La tendencia es alarmante. Entre 1980 y 2008 el número total de personas con sobrepeso u obesidad ha crecido en 890 millones (de 571 a 1 mil 461). Pero este problema ha recaído con mucha más fuerza sobre los hombros de los países pobres (donde se ha multiplicado por tres) que sobre los de ingreso alto (donde ha aumentado un 70 por ciento). La dieta media en China, por ejemplo, no sólo ha crecido de los 852 a los 2 mil 109 gramos por persona al día, sino que su composición ha variado notablemente: el consumo de productos animales se ha multiplicado por 11, el de azúcar por tres y el de vegetales por cuatro. El patrón se repite en grandes países en desarrollo como India, Tailandia, Egipto o Perú.

El primer problema es de salud pública. La evolución cuantitativa y cualitativa de estas dietas está directamente relacionada con la proliferación de las llamadas “enfermedades no transmisibles” como la diabetes, las patologías cardiovasculares o el cáncer. The Economist recordaba hace unos días que en 2012 el 57 por ciento de los diagnósticos oncológicos se produjo en el mundo en desarrollo, donde hoy se producen dos de cada tres fallecimientos derivados de las patologías cancerígenas (más víctimas de las que provocan el sida, la malaria y la tuberculosis juntos). Cuando todavía no se ha cerrado la herida, abierta por las consecuencias de las reglas de propiedad intelectual en el acceso a medicamentos contra el VIH-sida, la posibilidad de extender este conflicto a las enfermedades no transmisibles es la pesadilla de muchos.
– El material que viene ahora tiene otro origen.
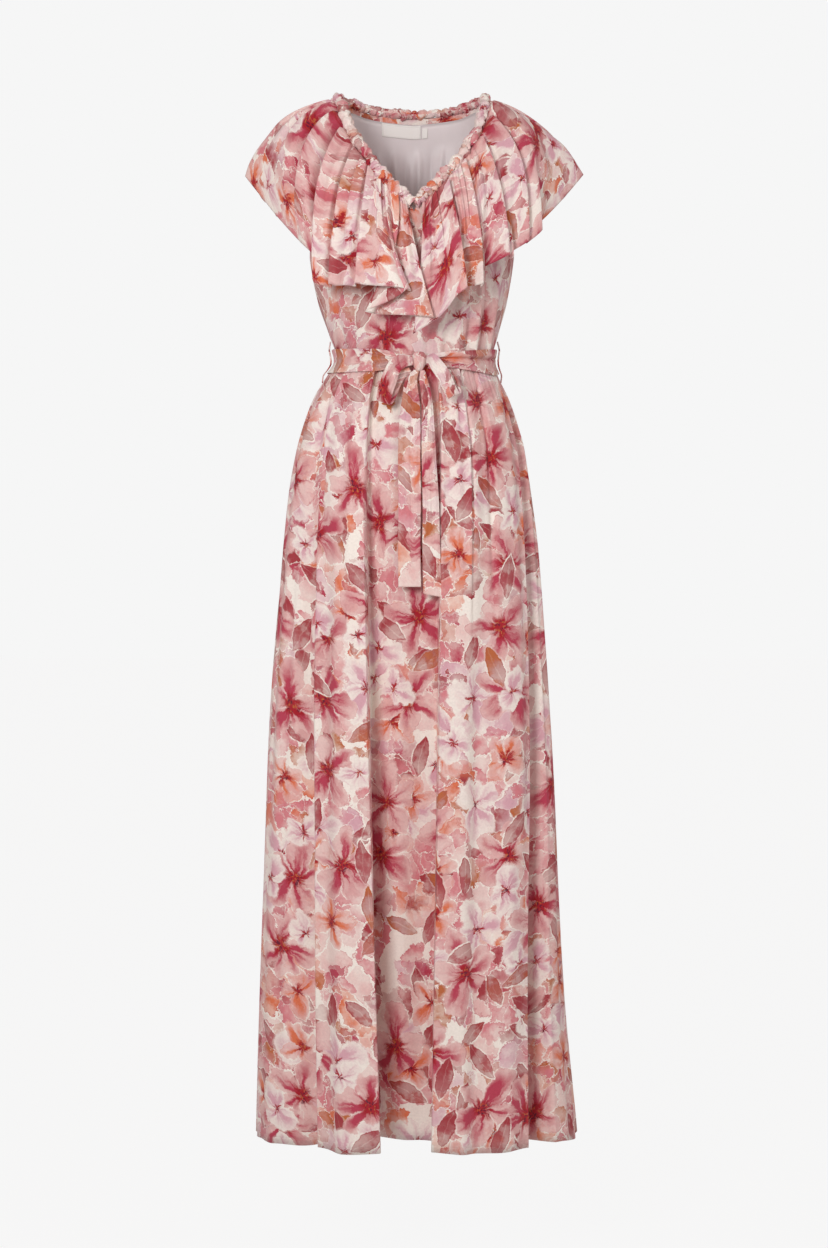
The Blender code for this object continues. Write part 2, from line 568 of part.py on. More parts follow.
def inside_pieces():
    """The lining that shows inside the back neck, the strip over its edge and the blank labels."""
    seam = BAND_DEPTH + SEAM
    on_lining = LINING_INSIDE + LINING_WALL + SEAM
    places = columns_of(BODICE_BACK_GATHERS, 2)
    angles = [evenly(BODICE_BACK_GATHERS, at, "angle") for at in places]
    back_lining([angle for angle in angles if abs(angle - 180) < 90 * SHOULDER_PART], seam)
    neck_angles = [angle for angle in angles if abs(angle - 180) < 90 * NECK_PART]
    inside_piece("neck_band", "printed_crepe", neck_angles, 1, SEAM, BAND_DEPTH, WALL + SEAM)
    label = (176, 181.7, 187.5, 193.3, 199)
    inside_piece("neck_label", "label_satin", label, 2, seam, seam + LABEL_DEPTH, on_lining)
    tab = (172.2, 175.4)
    inside_piece("size_tab", "label_satin", tab, 2, seam + 0.004, seam + LABEL_DEPTH, on_lining)


def collar(name, side, ruffles, steps, rows):
    """One half of the ruffle collar, from the centre front over the shoulder to the centre back."""
    columns = (len(ruffles) - 1) * steps

    def place(column, row):
        column = columns - column if side < 0 else column
        hem = through(ruffles, column / columns)
        return collar_point(hem.share, Vector((side * hem.x, hem.y, -hem.drop)), 1 - row / rows, side)

    def keep_side(point):
        if point.y < 0:
            return point
        return Vector((side * max(side * point.x, SEAM / 2), point.y, point.z))

    return cloth(name, columns, rows, place, FLOUNCE_WALL, keep=keep_side)


def neck_casing(name, sides, start, end, gathers, roundness=1):
    """The rolled neck edge between two shares of it, drawn in between its gathers."""
    per_gather = 3
    count = gathers * per_gather
    points = []
    for i in range(count + 1):
        along = i / count
        side = sides[0] if along < 0.5 else sides[-1]
        if len(sides) == 2:
            along = 1 - abs(2 * along - 1)
        points.append(neck_point(mix(start, end, along), side))
    swells = [CASING_PINCH if i % per_gather == 0 else 1.0 for i in range(count + 1)]
    return tube(name, points, CASING_RADIUS, swells, roundness)


def waist_belt(columns, rows):
    """The belt round the waist, over the seam."""

    def place(column, row):
        degrees = mix(-180, 180, column / columns)
        drop = mix(read(BELT, degrees, "bottom"), read(BELT, degrees, "top"), row / rows)
        return figure(math.radians(degrees), drop, BELT_STAND)

    return cloth("waist_belt", columns, rows, place, FLOUNCE_WALL, closed=True)


def belt_carrier(name, side):
    """A thread loop from the bodice's side seam to the skirt's, round the belt."""
    points = [figure(side * math.pi / 2, row.drop, row.out) for row in CARRIER]
    return tube(name, points, CARRIER_RADIUS)


def belt_knot():
    """The bow's knot, a rounded wrap of cloth with upright creases."""
    shape = bmesh.new()
    bmesh.ops.create_uvsphere(shape, u_segments=14, v_segments=7, radius=1.0)
    for vertex in shape.verts:
        crease = 1 + 0.10 * math.cos(3 * math.atan2(vertex.co.y, vertex.co.x))
        taper = 1 + 0.20 * vertex.co.z
        vertex.co.x *= crease * taper
        vertex.co = KNOT + vertex.co * KNOT_HALF
    mesh = bpy.data.meshes.new("belt_knot")
    shape.to_mesh(mesh)
    shape.free()
    mesh.shade_smooth()
    return new_object("belt_knot", mesh, "printed_crepe")


def band(name, line, steps, across):
    """A strip of the bow that follows a table of its middle line."""
    count = (len(line) - 1) * steps

    def place(column, row):
        here = through(line, row / count)
        tilt = math.radians(here.tilt)
        sideways = Vector((math.cos(tilt), 0, math.sin(tilt)))
        offset = column / across - 0.5
        crown = BAND_CROWN * (1 - (2 * offset) ** 2)
        middle = Vector((here.x, here.y - crown, -here.drop))
        return middle + sideways * here.width * offset

    return cloth(name, across, count, place, FLOUNCE_WALL)


def build():
    for leftover in list(bpy.data.objects):
        bpy.data.objects.remove(leftover)
    dress = bpy.data.collections.new("maxi_dress")
    bpy.context.scene.collection.children.link(dress)

    skirt_panel("skirt_front", SKIRT_FRONT_FOLDS, 3, 11, keep_front)
    skirt_panel("skirt_back", SKIRT_BACK_FOLDS, 3, 10, keep_back)
    bodice_panel("bodice_front", "front", BODICE_FRONT_GATHERS, 2, keep_front)
    bodice_panel("bodice_back", "back", BODICE_BACK_GATHERS, 2, keep_back)
    inside_pieces()
    collar("collar_left", -1, RUFFLES_LEFT, 2, 8)
    collar("collar_right", 1, RUFFLES_RIGHT, 2, 8)
    neck_casing("neck_casing_left", (-1,), 0.020, 0.595, 16)
    neck_casing("neck_casing_right", (1,), 0.020, 0.595, 16)
    neck_casing("neck_casing_back", (-1, 1), 0.605, 1.0, 18, 2)
    waist_belt(60, 2)
    belt_carrier("belt_carrier_left", -1)
    belt_carrier("belt_carrier_right", 1)
    belt_knot()
    band("bow_loop_left", LOOP_LEFT, 2, 3)
    band("bow_loop_right", LOOP_RIGHT, 2, 3)
    band("belt_tail_left", TAIL_LEFT, 3, 3)
    band("belt_tail_right", TAIL_RIGHT, 3, 3)


build()
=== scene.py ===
"""A floor-length dress with a V neck, a ruffle collar and a tie belt: its cloth, its print and its stage.

Metres, +Z up, the front towards -Y. Left and right are those of someone who faces the front.
A drop is how far below the shoulder seams a point lies. An angle goes round from the centre front
to the right.
"""

import math
from collections import namedtuple
from functools import lru_cache

import bmesh
import bpy
import numpy as np
from bpy.props import FloatProperty, FloatVectorProperty, IntProperty, PointerProperty
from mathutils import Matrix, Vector, noise


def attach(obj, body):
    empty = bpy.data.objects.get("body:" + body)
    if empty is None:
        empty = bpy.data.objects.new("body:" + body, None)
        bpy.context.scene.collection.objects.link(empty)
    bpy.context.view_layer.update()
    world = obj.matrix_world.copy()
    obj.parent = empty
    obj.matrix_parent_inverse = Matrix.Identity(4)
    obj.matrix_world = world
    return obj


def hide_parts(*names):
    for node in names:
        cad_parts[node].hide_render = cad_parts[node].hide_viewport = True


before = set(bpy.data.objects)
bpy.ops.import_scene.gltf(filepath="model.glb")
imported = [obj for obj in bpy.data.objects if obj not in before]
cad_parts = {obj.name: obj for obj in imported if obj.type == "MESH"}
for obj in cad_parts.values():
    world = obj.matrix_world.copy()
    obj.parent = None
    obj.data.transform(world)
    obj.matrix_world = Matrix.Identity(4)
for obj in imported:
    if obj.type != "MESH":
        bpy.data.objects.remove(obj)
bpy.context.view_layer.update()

bl_info = {
    "name": "Ruffle Collar Maxi Dress",
    "version": (1, 0, 0),
    "blender": (4, 5, 0),
    "location": "3D View > Sidebar > Dress",
    "description": "Builds the cloth, print and stage of a floor-length dress over its frame",
    "category": "Object",
}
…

El derecho a la salud de los nuevos pobres exige tratamientos que, de acuerdo con el modelo actual de innovación y acceso a medicamentos, resultan simplemente inalcanzables.

La otra perspectiva que aborda el informe es la de los efectos de este proceso sobre la evolución de la demanda agraria y los precios de los alimentos. Al fin y al cabo se ha establecido entre académicos y políticos la idea de que las crisis alcistas de precios de 2008 y 2011 se debieron tanto al incremento lento de la demanda en las grandes economías emergentes como a la presión ejercida por las políticas energéticas (producción de biocombustibles) y la alteración de la producción media como consecuencia del clima y los desastres naturales. Pues bien, de acuerdo con la investigación encargada por el ODI a los expertos de International Food Policy Research Institute (un centro de referencia mundial en este ámbito), el aumento de la demanda de productos ricos en grasa incrementará el precio mundial de la carne, pero no necesariamente el del grano o el de otros alimentos básicos. La razón está en que –incluso considerando la evolución de la población– prevén una transformación en la dieta de los países de ingreso alto que reduzca los niveles de consumo de carne por debajo incluso de los actuales. Una revolución similar a la que se ha logrado en el campo del tabaquismo.

Las implicaciones de cada una de las cuestiones planteadas arriba son extraordinarias. El incremento del sobrepeso y la obesidad entre las poblaciones más pobres del planeta nos obligará a enfrentarnos a complejos dilemas políticos que afectan a la salud pública, la estructura de los mercados agrarios y la capacidad de las instituciones para influir ambos. Y lo haremos al mismo tiempo que luchamos contra una inseguridad alimentaria que en este momento determina la vida de cerca de 850 millones de personas. Como recuerda el informe de ODI, tenemos razones más que suficientes para reconsiderar los patrones de consumo y producción en este sistema alimentario roto.